Estimating percentage time foraging using binomial data I have collected data on an animal that is either in its burrow (0) or out foraging (1). Each data point has a time stamp associated with it.
What I want to know is, what percentage of time does the animal spend in the burrow? 
Example data
Date  Time Foraging
10/1  10:00   1
10/1  10:30   0
10/1  13:30   0
. . . 
10/1  17:00   1

Here is some sample code that will create a toy data set:
state = rep(seq(0,1),5000)
time = NULL
for (i in 1:length(state)){
    if (state[i]==0) {time[i] = rpois(1,4)*10}
    if (state[i] == 1) {time[i] = rexp(1,1) * 10}
}

df = data.frame(state,time)

the dataset df represents state (0 = "in burrow", 1 = "foraging") and a time spent doing the activity. I wrote the code so that the animal spends ~ 40 minutes in its burrow and 10 minutes foraging, drawing from different distributions. I am assuming that I should be able to sample from the toy data set and recover the values.
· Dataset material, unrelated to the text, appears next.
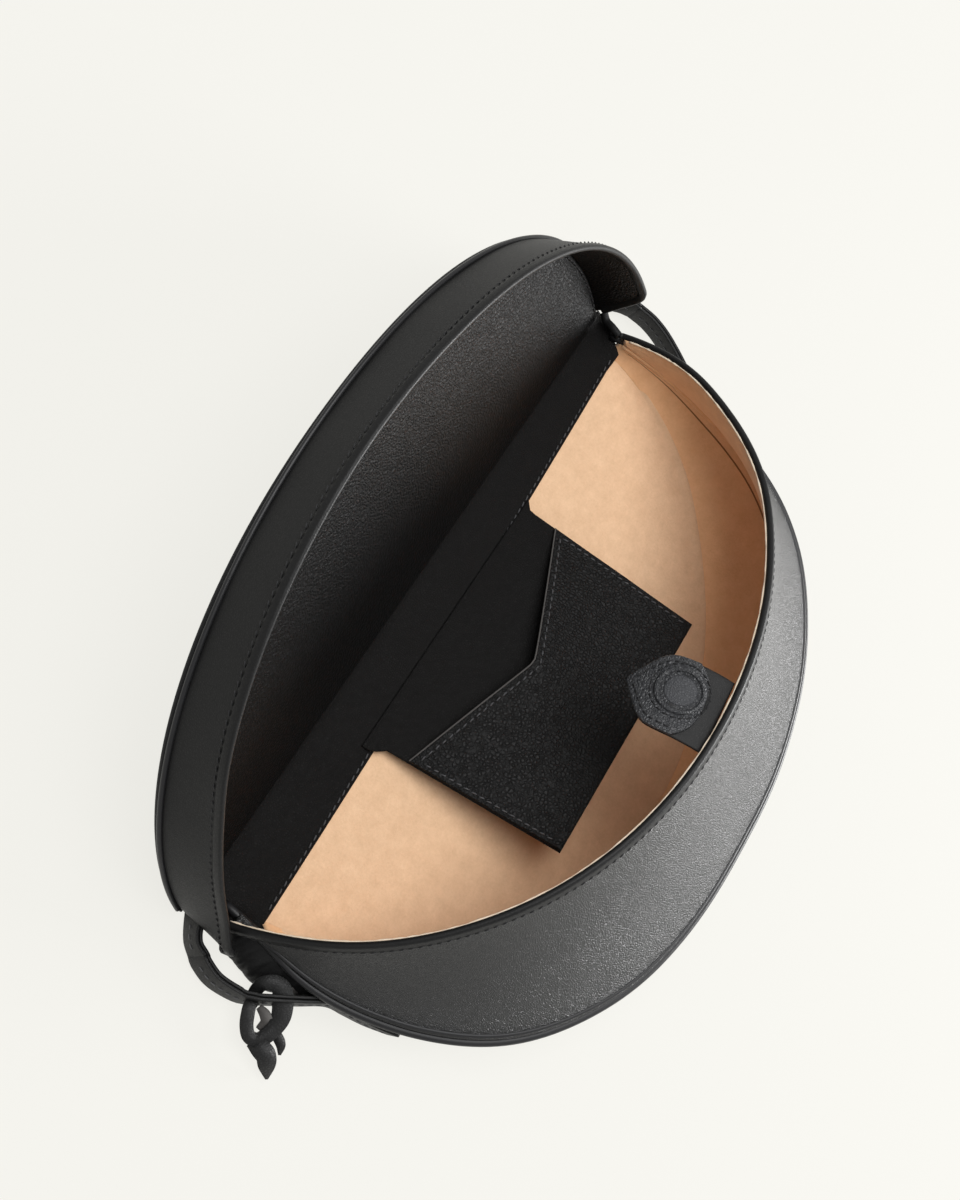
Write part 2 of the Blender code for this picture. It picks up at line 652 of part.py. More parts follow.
def make_strap():
    pivot = strap_pivot()
    arc = []
    for angle in sweep(math.radians(24.0), 12):
        x, y = superellipse(angle, STRAP_ARC_HALF_WIDTH, STRAP_ARC_DEPTH, STRAP_ARC_ROUNDNESS)
        arc.append(Vector((x, STRAP_ARC_START_Y - y, 0)))
    end = Vector((strap_hinge_x(), STRAP_HINGE_Y - 0.5 * GAP, 0))
    turn = bridge(end, Vector((0, -1, 0)), arc[0], arc[1] - arc[0])
    mirror = [Vector((-point.x, point.y, 0)) for point in turn[::-1]]
    path = resample([*turn[:-1], *catmull(arc, 6), *mirror[1:]], 0.0, 0.0, 64)
    level = [strap_centre_height() + strap_rise(point.y) for point in path]
    both_ends = {0: 1.0, len(path) - 1: -1.0}
    strap_layer("strap_outer", path, level, 1, pivot, smooth, both_ends)
    strap_layer("strap_inner", path, level, -1, pivot, smooth, both_ends)
    for name, side in (("left", 1), ("right", -1)):
        ends = strap_end_path(side)
        rise = [strap_centre_height() + strap_rise(point.y) for point in ends]
        strap_layer("strap_end_" + name, ends, rise, side, (0, 0, 0), smooth, {0: 1.0})
        strap_layer("strap_end_lining_" + name, ends, rise, -side, (0, 0, 0), smooth, {0: 1.0})


def lace_place():
    """Middle of the strap's left end where the lace hangs, and the strap's direction there."""
    path = strap_end_path(1)
    k = min(range(1, len(path) - 1), key=lambda j: abs(path[j].y - LACE_PLACE_Y))
    height = strap_centre_height() + strap_rise(path[k].y)
    return Vector((path[k].x, path[k].y, height)), (path[k + 1] - path[k - 1]).normalized()


def make_lace():
    """One lace: a tail, a wrap round the strap's left end, a flat ring and a short tail."""
    centre, along = lace_place()
    outward = Vector((along.y, -along.x, 0)).normalized()
    low = FLOOR + LACE_RADIUS + STRAP_LIFT - centre.z
    strap_half = 0.5 * GAP + STRAP_LAYER_THICKNESS
    deep_end = strap_half + LACE_RADIUS + LACE_SLACK + LACE_WRAP_START
    share = (strap_half + LACE_WRAP_START) / deep_end
    seat = 0.5 * STRAP_HEIGHT + LACE_RADIUS + 1.5 * GAP + LACE_HANG
    high = seat / (1.0 - share ** LACE_WRAP_ROUNDNESS) ** (1.0 / LACE_WRAP_ROUNDNESS)

    def spot(out, side, rise):
        return centre + outward * out + along * side + Vector((0, 0, rise))
    route = [spot(LACE_TAIL_REACH, 1.2 * LACE_DRIFT, low),
             spot(0.8 * LACE_TAIL_REACH, 0.2 * LACE_DRIFT, low),
             spot(0.55 * LACE_TAIL_REACH, -LACE_DRIFT, 0.9 * low),
             spot(2.0 * LACE_WRAP_START, -LACE_DRIFT, 0.2 * high)]
    wrap = sweep(math.radians(12.0), 8)
    for turn in wrap:
        rise, deep = superellipse(turn, high, deep_end, LACE_WRAP_ROUNDNESS)
        side = (2.0 * turn / math.pi - 1.0) * LACE_DRIFT
        route.append(spot(LACE_WRAP_START - deep, side, rise - LACE_HANG))
    for k in range(8):
        turn = LACE_RING_TURN * k / 7
        out = LACE_RING_PLACE + LACE_RING_RADIUS * math.sin(turn)
        side = LACE_DRIFT + LACE_RING_RADIUS * (1.0 - math.cos(turn))
        route.append(spot(out, side, low + LACE_RING_CLIMB * k / 7))
    route.append(spot(LACE_RING_PLACE - 0.3 * LACE_RING_RADIUS, 0.4 * LACE_DRIFT, low + LACE_RING_CLIMB))
    route.append(spot(LACE_SHORT_TAIL_REACH, -0.1 * LACE_DRIFT, low + 0.5 * LACE_RING_CLIMB))
    tube("strap_lace", catmull(route, 3), LACE_RADIUS, spot(0.0, 0.0, 0.5 * STRAP_HEIGHT), smooth)


clear_scene()
bag_collection = bpy.data.collections.new("half_moon_bag")
bpy.context.scene.collection.children.link(bag_collection)
smooth = material("smooth black leather", (0.030, 0.031, 0.034), 0.42)
grain = material("grained black leather", (0.026, 0.026, 0.029), 0.50)
fine = material("fine black leather", (0.030, 0.029, 0.030), 0.55)
suede = material("tan suede", (0.62, 0.42, 0.27), 0.95)
edge_paint = material("painted black edge", (0.020, 0.020, 0.022), 0.40)
metal = material("magnet steel", (0.35, 0.35, 0.36), 0.35, 1.0)
make_back()
make_gusset()
make_wall()
make_flap()
make_tab()
make_pocket()
make_strap()
make_lace()
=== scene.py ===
"""Looks of a half-moon flap bag that lies open on its back panel.

Shapes are worked out in the bag frame of the part's source: +X along the flap's hinge line,
+Y from the hinge to the curved bottom, +Z away from the back panel, in metres.
"""
import math

import bpy
import numpy as np
from mathutils import Matrix, Vector

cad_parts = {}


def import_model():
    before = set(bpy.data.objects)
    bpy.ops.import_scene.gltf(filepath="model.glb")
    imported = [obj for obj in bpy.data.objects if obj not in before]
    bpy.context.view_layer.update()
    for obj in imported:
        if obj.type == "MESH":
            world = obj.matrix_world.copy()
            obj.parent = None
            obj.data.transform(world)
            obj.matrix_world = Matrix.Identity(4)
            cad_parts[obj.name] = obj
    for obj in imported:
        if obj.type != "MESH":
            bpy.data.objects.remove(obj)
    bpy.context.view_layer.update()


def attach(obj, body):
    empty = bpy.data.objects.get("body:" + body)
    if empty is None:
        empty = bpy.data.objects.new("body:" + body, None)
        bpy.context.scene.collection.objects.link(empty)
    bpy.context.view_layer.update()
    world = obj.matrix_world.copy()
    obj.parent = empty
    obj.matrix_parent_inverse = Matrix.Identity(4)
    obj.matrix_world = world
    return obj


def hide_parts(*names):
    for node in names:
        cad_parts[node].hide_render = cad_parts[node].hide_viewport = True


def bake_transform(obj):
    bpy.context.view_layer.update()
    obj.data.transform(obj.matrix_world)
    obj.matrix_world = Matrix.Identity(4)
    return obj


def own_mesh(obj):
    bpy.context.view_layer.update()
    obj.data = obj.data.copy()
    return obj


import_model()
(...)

If I can do this, I may be reasonably sure of the estimates that I obtain from the collected data.
I thought that I would do a simple binomial, but the data points are not equidistant, so then I thought possibly a poisson distribution, but that would get me a rate. 
 A: A simple continuous-time, discrete-state Markov model would be to assume that 
$$P(Y(t+dt)=1|Y(t)=0)=\lambda_{01}dt$$
and
$$P(Y(t+dt)=0|Y(t)=1)=\lambda_{10}dt.$$
Let $p(t)=P(Y(t)=1)$.  From the above assumptions it follows that
$$
\frac{dp}{dt} = -\lambda_{10}p + \lambda_{01}(1-p). \tag{1}
$$
Suppose the state is known at some time $t_0$, say $p(t_0)=1$ or $p(t_0)=0$.  With this initial condition, the solution of (1) is
$$
p(t) = p_\infty + (p(t_0) - p_\infty)e^{-\lambda(t-t_0)}
$$
where $p_\infty = \lambda_{01}/\lambda$ and $\lambda = \lambda_{01}+\lambda_{10}$.
Let $y_i \in \{0,1\}$ be the observed state at time point $t_i$, $i=1,2,\dots,n$.  From the Markov property of the model, the likelihood function becomes
\begin{align}
L(p_\infty,\lambda) &= P(Y(t_1)=y_1 \cap \dots \cap Y(t_n) = y_n) \\
&= P(Y(t_1)=y_1)\prod_{i=2}^n P(Y(t_i)=y_i|Y(t_{i-1})=y_{i-1}) \\
&= f(y_1;p_\infty)\prod_{i=2}^n f(y_i; p_\infty + (y_{i-1} - p_\infty)e^{-\lambda(t_i-t_{i-1})})
\end{align}
where $f(y;p)$ is the Bernoulli probability mass function with parameter $p$ (dbinom( ,size=1, ) below).  Numerical maximisation of the log of this can be implemented in R as follows:
lnL <- function(par,y,t) {
  pinf <- par[1]
  lambda <- par[2]
  n <- length(y)
  i <- 2:n
  tmp <- dbinom(y[1], 1, pinf, log=TRUE) + 
         sum(dbinom(y[i], 1, pinf + (y[i-1]-pinf)*exp(-lambda*(t[i]-t[i-1])), log=TRUE))
  -tmp
}

# fake data with some autocorrelation
y <- c(1,1,1,0,0,1,0,0,0,1) 
t <- c(1,2,3,4,5,6,7,8,9,15)

# fit the model
fit <- optim(c(.5,1),lnL,y=y,t=t,hessian=TRUE)
fit$par # MLEs of p_infinity and lambda = lambda_10 + labmda_01
sqrt(diag(solve(fit$hessian))) # approximate standard errors 

## Estimate based on possibly incorrect binomial model
n <- length(y)
(phat <- sum(y)/n)
sqrt(phat*(1-phat)/n)

Note that this model assumes that the times spent in each state are exponentially distributed which may not be very realistic.
A: 
I thought that I would do a simple binomial, but the data points are not equidistant

But if you don't know anything about how often the animal changes state, or at what times it's most likely to change state, or anything else like that, then there's no way to exploit the timing information. The best you can do is divide the number of 1s by the number of observations. This corresponds to a model in which the animal's probability of being in the burrow at any given moment is constant over time.